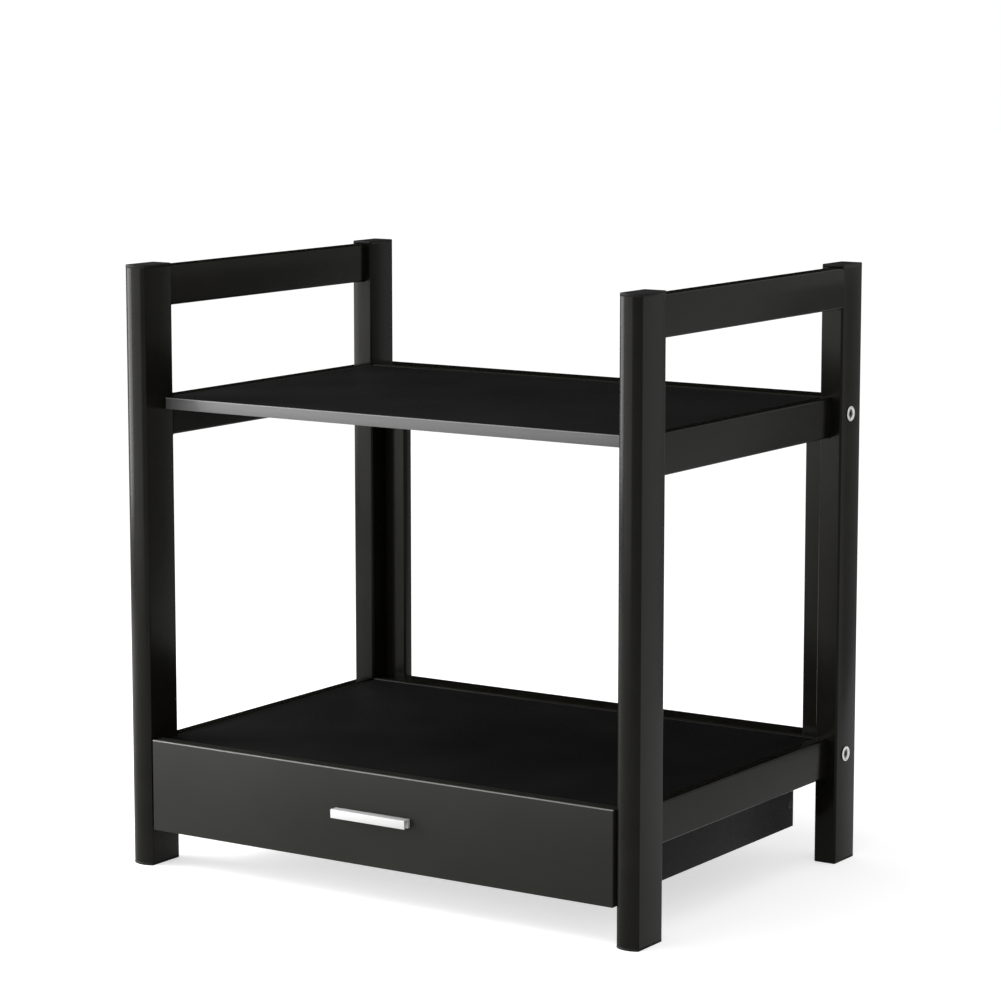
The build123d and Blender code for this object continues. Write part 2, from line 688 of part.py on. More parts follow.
def slide_retainer(back, ball_depth, ball_z, ball_diameter):
    """Sheet-metal ball retainer: a thin channel with a row of holes in each flange."""
    half_height = ball_z + retainer_wall / 2
    blank = slide_channel(back, retainer_mouth, half_height, retainer_wall, retainer_length)
    with BuildPart() as retainer:
        add(blank)
        with BuildSketch(Plane.XY.offset(slide_z - half_height)):
            with Locations([(inner_x - ball_depth, y) for y in ball_ys]):
                Circle(ball_diameter / 2 + ball_hole_play)
        extrude(amount=2 * half_height, mode=Mode.SUBTRACT)
    return retainer.part


def slide_balls(ball_depth, ball_z, ball_diameter):
    """Two rows of balls, above and below the middle of the slide."""
    with BuildPart() as balls:
        for row in (-1, 1):
            with Locations([(inner_x - ball_depth, y, slide_z + row * ball_z) for y in ball_ys]):
                Sphere(ball_diameter / 2)
    return balls.part


def countersunk_cuts(channel, face_depth, wall, direction):
    """Screw holes through the web of a slide member, countersunk from its open side."""
    with BuildPart() as member:
        add(channel)
        face_x = inner_x - face_depth
        turn = 90 * direction
        for y in slide_screw_ys:
            with Locations(Location((face_x, y, slide_z), (0, turn, 0))):
                Cone(
                    slide_screw_head / 2 + ball_hole_play,
                    slide_screw_diameter / 2 + ball_hole_play,
                    wall,
                    align=(Align.CENTER, Align.CENTER, Align.MIN),
                    mode=Mode.SUBTRACT,
                )
    return member.part


def slide_screws(face_depth, wall, direction):
    """Countersunk screws of one slide member, heads flush with the inside of its web."""
    with BuildPart() as screws:
        face_x = inner_x - face_depth
        turn = 90 * direction
        for y in slide_screw_ys:
            with Locations(Location((face_x, y, slide_z), (0, turn, 0))):
                Cone(
                    slide_screw_head / 2,
                    slide_screw_diameter / 2,
                    wall,
                    align=(Align.CENTER, Align.CENTER, Align.MIN),
                )
                Cylinder(
                    slide_screw_diameter / 2,
                    slide_screw_length,
                    align=(Align.CENTER, Align.CENTER, Align.MIN),
                )
        mirror(about=Plane.YZ)
    return screws.part


cabinet_channel = slide_channel(0, cabinet_mouth, cabinet_half, cabinet_wall, slide_length)
cabinet_member = countersunk_cuts(cabinet_channel, cabinet_wall, cabinet_wall, 1)
save_pair(cabinet_member, "slide_cabinet_member")
middle_member = slide_channel(middle_back, middle_mouth, middle_half, middle_wall, slide_length)
save_pair(middle_member, "slide_middle_member")
drawer_channel = slide_channel(
    slide_space, drawer_member_mouth, drawer_member_half, drawer_member_wall, slide_length
)
drawer_member = countersunk_cuts(drawer_channel, slide_space - drawer_member_wall, drawer_member_wall, -1)
save_pair(drawer_member, "slide_drawer_member")

outer_retainer = slide_retainer(outer_retainer_back, outer_ball_depth, outer_ball_z, outer_ball)
save_pair(outer_retainer, "slide_outer_retainer")
inner_retainer = slide_retainer(inner_retainer_back, inner_ball_depth, inner_ball_z, inner_ball)
save_pair(inner_retainer, "slide_inner_retainer")
save_pair(slide_balls(outer_ball_depth, outer_ball_z, outer_ball), "slide_outer_balls")
save_pair(slide_balls(inner_ball_depth, inner_ball_z, inner_ball), "slide_inner_balls")

save(slide_screws(cabinet_wall, cabinet_wall, 1), "slide_rail_screws")
save(slide_screws(slide_space - drawer_member_wall, drawer_member_wall, -1), "slide_drawer_screws")
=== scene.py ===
import math
import bpy
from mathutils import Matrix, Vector


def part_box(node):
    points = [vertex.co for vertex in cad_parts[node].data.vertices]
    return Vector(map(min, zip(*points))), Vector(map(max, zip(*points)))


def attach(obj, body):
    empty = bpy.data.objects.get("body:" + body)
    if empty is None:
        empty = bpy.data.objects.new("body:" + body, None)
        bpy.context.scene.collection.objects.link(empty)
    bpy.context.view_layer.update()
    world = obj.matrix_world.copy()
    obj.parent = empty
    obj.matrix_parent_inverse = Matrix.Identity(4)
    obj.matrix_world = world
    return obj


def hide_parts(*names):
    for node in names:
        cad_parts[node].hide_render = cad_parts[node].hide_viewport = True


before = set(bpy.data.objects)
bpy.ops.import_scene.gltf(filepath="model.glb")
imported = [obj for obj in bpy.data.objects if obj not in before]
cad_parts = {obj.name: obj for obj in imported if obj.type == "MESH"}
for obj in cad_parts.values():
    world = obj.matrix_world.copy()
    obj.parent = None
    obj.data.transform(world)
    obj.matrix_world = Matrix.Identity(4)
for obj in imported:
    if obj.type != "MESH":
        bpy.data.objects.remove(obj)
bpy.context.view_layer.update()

# ---- Front posts --------------------------------------------------------------------
# Steel tubes with a bowed front, one in each welded side frame. They are powder coated
# in semi-gloss black, with a fine orange peel, and the side rails are welded to them.


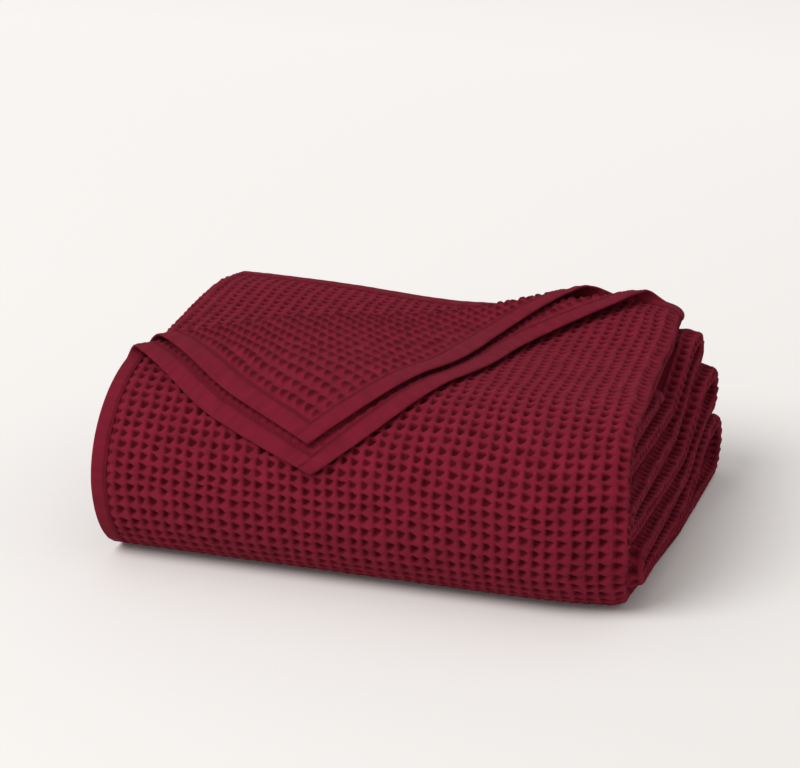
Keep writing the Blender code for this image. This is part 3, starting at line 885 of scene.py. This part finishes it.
def floor_paper():
    """Pale paper, paler still and a little lit towards its far side where the camera sees it."""
    paper = bpy.data.materials.new("floor_paper")
    paper.use_nodes = True
    tree = paper.node_tree
    link = tree.links.new
    plain = tree.nodes["Principled BSDF"]
    plain.inputs["Base Color"].default_value = (0.80, 0.78, 0.76, 1.0)
    plain.inputs["Roughness"].default_value = 0.9
    bright = add_node(tree, "ShaderNodeBsdfDiffuse")
    bright.inputs["Color"].default_value = (0.97, 0.952, 0.934, 1.0)
    where = add_node(tree, "ShaderNodeTexCoord")
    apart = add_node(tree, "ShaderNodeSeparateXYZ")
    link(where.outputs["Object"], apart.inputs[0])
    far = add_node(tree, "ShaderNodeMapRange")
    far.inputs["From Min"].default_value = -0.3
    far.inputs["From Max"].default_value = 1.6
    far.inputs["To Min"].default_value = 0.0
    far.inputs["To Max"].default_value = 0.22
    link(apart.outputs["Y"], far.inputs["Value"])
    glow = add_node(tree, "ShaderNodeEmission")
    glow.inputs["Color"].default_value = (1.0, 0.99, 0.98, 1.0)
    link(far.outputs["Result"], glow.inputs["Strength"])
    both = add_node(tree, "ShaderNodeAddShader")
    link(bright.outputs[0], both.inputs[0])
    link(glow.outputs[0], both.inputs[1])
    seen = add_node(tree, "ShaderNodeLightPath")
    choose = add_node(tree, "ShaderNodeMixShader")
    link(seen.outputs["Is Camera Ray"], choose.inputs["Fac"])
    link(plain.outputs[0], choose.inputs[1])
    link(both.outputs[0], choose.inputs[2])
    link(choose.outputs[0], tree.nodes["Material Output"].inputs["Surface"])
    return paper


floor.data.materials.append(floor_paper())
print("floor", [round(side, 1) for side in floor.dimensions])

# %% Light and sky
world = bpy.data.worlds.new("studio")
bpy.context.scene.world = world
world.use_nodes = True
world.node_tree.nodes["Background"].inputs["Color"].default_value = (1.0, 0.98, 0.96, 1.0)
world.node_tree.nodes["Background"].inputs["Strength"].default_value = 0.50


def area_light(name, place_at, aim, side, power):
    lamp = bpy.data.lights.new(name, "AREA")
    lamp.shape = "DISK"
    lamp.size = side
    lamp.energy = power
    thing = bpy.data.objects.new(name, lamp)
    bpy.context.scene.collection.objects.link(thing)
    thing.location = place_at
    direction = Vector(aim) - Vector(place_at)
    thing.rotation_euler = direction.to_track_quat("-Z", "Y").to_euler()
    return thing


key = area_light("key", (-1.75, -2.5, 3.4), (0.0, 0.0, 0.05), 3.0, 124.0)
print("key light", key.data.energy, "W,", key.data.size, "m across")

# %% Camera
AIM = Vector((-0.0444, 0.0827, 0.078))
AZIMUTH = math.radians(18.0)
ELEVATION = math.radians(20.5)
DISTANCE = 2.165
camera = bpy.data.objects.new("camera", bpy.data.cameras.new("camera"))
bpy.context.scene.collection.objects.link(camera)
camera.data.lens = 116.4
camera.data.sensor_width = 36.0
away = Vector(
    (
        math.sin(AZIMUTH) * math.cos(ELEVATION),
        -math.cos(AZIMUTH) * math.cos(ELEVATION),
        math.sin(ELEVATION),
    )
)
camera.location = AIM + away * DISTANCE
camera.rotation_euler = (-away).to_track_quat("-Z", "Y").to_euler()
bpy.context.scene.camera = camera
bpy.context.scene.view_settings.view_transform = "Standard"
print("camera at", [round(place, 3) for place in camera.location])
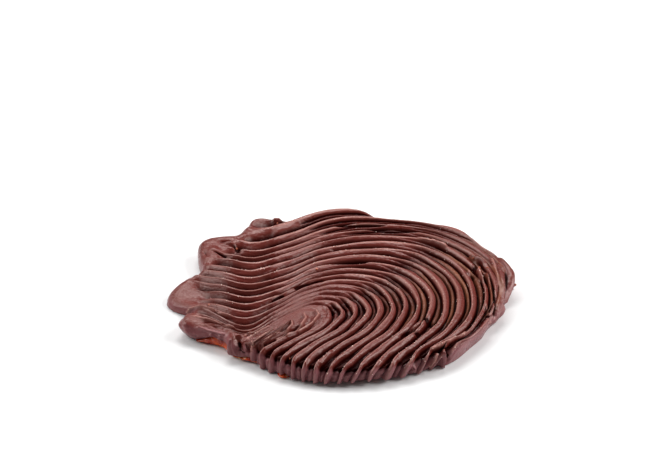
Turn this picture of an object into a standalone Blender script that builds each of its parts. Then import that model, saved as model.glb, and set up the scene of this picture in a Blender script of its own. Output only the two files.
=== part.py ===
"""Florentine cookie: an almond caramel biscuit under a combed chocolate coat.

The cookie lies on its flat biscuit base, chocolate side up.  X runs along its longest
side, Z points up, and the origin is on the table under the middle of the cookie.
Lengths are metres, and bearings are degrees counted from +X towards +Y.
"""
import math

import bmesh
import bpy
import numpy as np

MM = 0.001

# Outline of the poured chocolate: an oval with swellings and bays
HALF_WIDTH = 47.6 * MM
HALF_DEPTH = 43.5 * MM
# Bearing, reach and half-angle of each swelling (+) or bay (-)
LOBES = (
    (9, 2.4 * MM, 10),
    (21, 1.2 * MM, 5),
    (43, 3.5 * MM, 13),
    (72, -2.6 * MM, 7),
    (90, 1.0 * MM, 8),
    (110, -1.6 * MM, 7),
    (122.5, 4.0 * MM, 5),
    (136, -2.2 * MM, 5),
    (147, 3.0 * MM, 6),
    (165, -5.2 * MM, 8),
    (183, 2.6 * MM, 7),
    (195, -3.8 * MM, 5),
    (205.5, 3.0 * MM, 5.2),
    (219, -2.2 * MM, 6),
    (232, -1.7 * MM, 10),
    (267, 4.1 * MM, 22),
    (292, 1.8 * MM, 14),
    (310, 1.0 * MM, 9),
    (325, -0.8 * MM, 8),
    (338, -1.8 * MM, 7),
    (354, -1.3 * MM, 8),
)

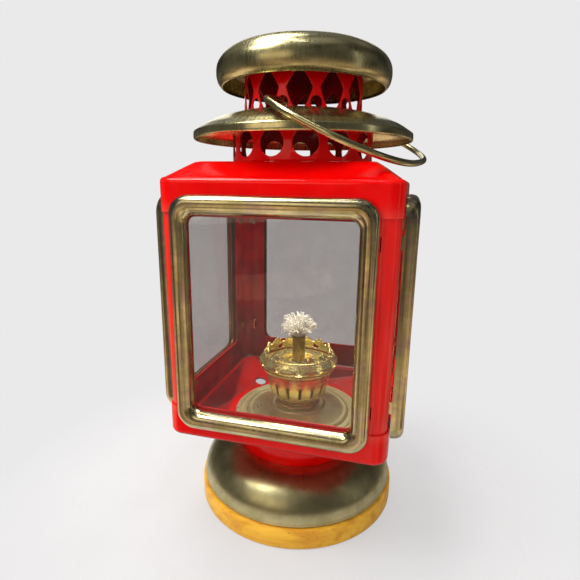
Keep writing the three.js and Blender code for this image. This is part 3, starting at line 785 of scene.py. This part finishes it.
# ---- Stack ----
def stack():
    r, holes, hole_r, first = COLLAR.values()
    roof_pan = pan("roof_pan_pressed", "roof_pan", 1, r + 0.5, ROOF_FLAT_CORNER)
    fit(roof_pan, "roof", "red_enamel", ENAMEL, "roof_pan")

    low, top = height_span("vent_collar")
    pitch = 2 * math.pi * r / holes
    hole_z = low + 11.6
    wall = [(-1.7 * pitch, low + 1), (1.7 * pitch, low + 1), (1.7 * pitch, top), (-1.7 * pitch, top)]
    shapes = [wall, *[circle(hole_r, k * pitch, hole_z, 48) for k in (-1, 0, 1)]]

    def flared(azimuth, z, depth):
        flare = max(0.0, low + 3 - z) ** 1.6 * 1.1
        return at_azimuth(azimuth, r - SHEET / 2 + depth + flare, z)

    levels = [low + k * 0.5 for k in range(3, 7)]
    collar = pierced("vent_collar_pierced", shapes, pitch, holes, first, SHEET, flared, levels=levels)
    fit(collar, "roof", "red_enamel", ENAMEL, "vent_collar")

    r = radius_of("canopy")
    low, top = height_span("canopy")
    line = runs(
        [(r - 0.5, low), (r - 0.05, low + 0.6), (r, low + 2), (r - 0.15, low + 3.7), (r - 0.8, low + 4.35)],
        [
            (r - 2.4, low + 5.4),
            (r - 6.5, low + 8),
            (r - 14, low + 11.4),
            (r - 22.5, low + 13.8),
            (r - 29, low + 14.9),
        ],
    )
    canopy = turned("canopy_spun", sheet_outline(line), uneven=0.12)
    fit(canopy, "roof", "aged_brass", SPUN_BRASS, "canopy")

    ring_of_struts()

    top = height_span("top_cap")[1]
    line = runs(
        [
            (47.4, top - 24.3),
            (49.3, top - 21.8),
            (50.1, top - 17.2),
            (49.2, top - 12.4),
            (45.7, top - 8),
            (39.3, top - 4.6),
            (28, top - 1.9),
            (14, top - 0.45),
            (0, top),
        ]
    )
    line[-1].x = 0
    inner = [p - Vector((SHEET, 0.15) if p.x > 44 else (0, 0.85)) for p in line]
    outline = [*line[::-1], Vector((47.0, top - 24.4)), *inner]
    cap = turned("top_cap_spun", outline, uneven=0.1)
    fit(cap, "roof", "aged_brass", SPUN_BRASS, "top_cap")
    bail()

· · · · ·

Nothing beyond the required lines should be retyped: start with the line that contains "Keep writing the three.js" and finish with the line that contains "return at_azimuth(azimuth, r".

Keep writing the three.js and Blender code for this image. This is part 3, starting at line 785 of scene.py. This part finishes it.
# ---- Stack ----
def stack():
    r, holes, hole_r, first = COLLAR.values()
    roof_pan = pan("roof_pan_pressed", "roof_pan", 1, r + 0.5, ROOF_FLAT_CORNER)
    fit(roof_pan, "roof", "red_enamel", ENAMEL, "roof_pan")

    low, top = height_span("vent_collar")
    pitch = 2 * math.pi * r / holes
    hole_z = low + 11.6
    wall = [(-1.7 * pitch, low + 1), (1.7 * pitch, low + 1), (1.7 * pitch, top), (-1.7 * pitch, top)]
    shapes = [wall, *[circle(hole_r, k * pitch, hole_z, 48) for k in (-1, 0, 1)]]

    def flared(azimuth, z, depth):
        flare = max(0.0, low + 3 - z) ** 1.6 * 1.1
        return at_azimuth(azimuth, r - SHEET / 2 + depth + flare, z)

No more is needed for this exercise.